Abstract-Networks-on-chip (NoC) has been widely proposed as the future communication paradigm for use in the next generation System-on-chip (SoC). Conventional analytic models for the performance analysis of Network-on-chip often possess a surplus amount of area and delay constraints, where the number and position of processor elements or faulty blocks vary during run time. Indeed, we propose an efficient router which reduces the number of slices and eliminates the use of arbiter which in turn reduces the area. A detailed comparative analysis with the existing method is performed in terms of area and delay. It is captured in the Verilog Hardware Description Language. Moreover, simulation results have confirmed that the proposed system is the most efficient one regarding with its performance.

Index Terms—NoC- Network on Chip, SoC- System on Chip, CMP- Chip Multi Processor, FIFO-First In First Out, PDA- Path Diversity Aware, PE- Processing Element, NI- Network Interface, R- Router

# -----

### **1** INTRODUCTION

Network on Chips are critical elements of modern System on Chip (SoC) as well as Chip Multiprocessor (CMP) designs. Network on Chips (NoCs) helps to manage high complexity of designing large chips by decoupling computation from communication. SoCs and CMPs have a multiplicity of communicating entities like programmable processing elements, hardware acceleration engines, memory blocks as well as off-chip interfaces. With power having become a serious design constraint, there is a great need for designing NoC which meets the target communication requirements, while minimizing power using all the tricks available at the architecture.

As the number of architectural blocks that are integrated on a single chip continues to rise, overall system performance and cost become increasingly dependent on the efficiency of the NoC implementation. Although regular topologies are preferred for building NoCs, heterogeneous blocks, fabrication faults and reliability issues derived from the high integration scale may lead to irregular topologies. In this situation, efficient routing becomes a challenge. Although table-based routing allows the use of most routing algorithms on any topology, it does not scale in terms of latency and area.

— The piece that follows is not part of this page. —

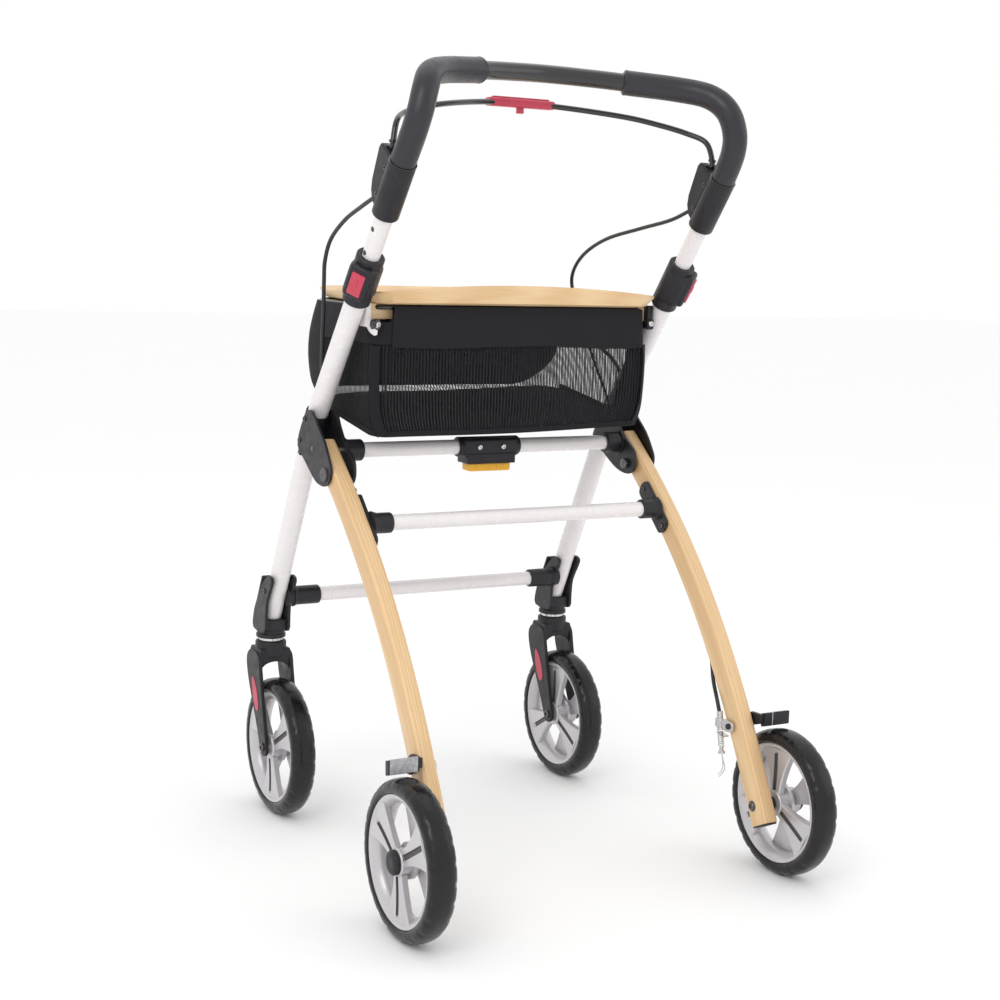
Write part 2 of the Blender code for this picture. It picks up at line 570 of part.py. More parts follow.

The importance of low latency lies in the fact that the delay of packet sent from source to destination is greatly reduced, yielding a much more balanced traffic load. Therefore, achieving low latency is an ultimate goal for us in designing a router. The routers can be arranged in an arbitrary topology and are connected with an arbitrary number of modules. Furthermore, a flit (the basic transmit unit in NoCs) can be propagated using different routing, switching and arbitration schemes. On the one hand, this large variety of parameters is the essence for high flexibility. On the other hand, it spans a very large design space. University, India, PH-9566472236. E-mail: kavi6813@gmail.com

This makes the optimization of the interconnection infrastructure challenging. A high accuracy is essential to acquire reliable information for the design optimization already in an early design phase. The authors of this paper observed that existing analytic models are not able to provide a sufficient accuracy. This is especially the case for NoC routers using the popular round-robin arbitration scheme. This arbitration scheme offers a low complexity and local fairness and is therefore used in many existing network-onchip designs for handling best-effort traffic.

The arbitration scheme has a strong impact on the whole network throughput, bottlenecks and path latencies. Therefore, it influences design decisions significantly. But Wrong design decisions can lead to over-provisioning, i.e., waste of chip area. On the other hand, performance requirements may not be fulfilled, which is even worse. Thus, it is essential to employ effective models that offer a high accuracy. Therefore, in this paper, we alter a latency model, which simultaneously considers the number of output path and buffer status, to predict the latency condition of the output channels.

Based on this model, we propose valuable packet switching method to overcome congestion problem in NoC. Also it can be further efficiently capitalize on the flexibility and is expected to achieve with a reduction of area. Based on this, many important network performance metrics, such as mean Latencies or network throughput can be derived. Like in any other network, router is the most important component for the design of communication back-bone of a NoC system.

In a packet switched network, the functionality of the router is to forward an incoming packet to the destination resource if it is directly connected to it, or to forward the packet to another router connected to it. It is very important that design of a NoC router should be as simple as possible because implementation cost increases with an increase in the design complexity of a router.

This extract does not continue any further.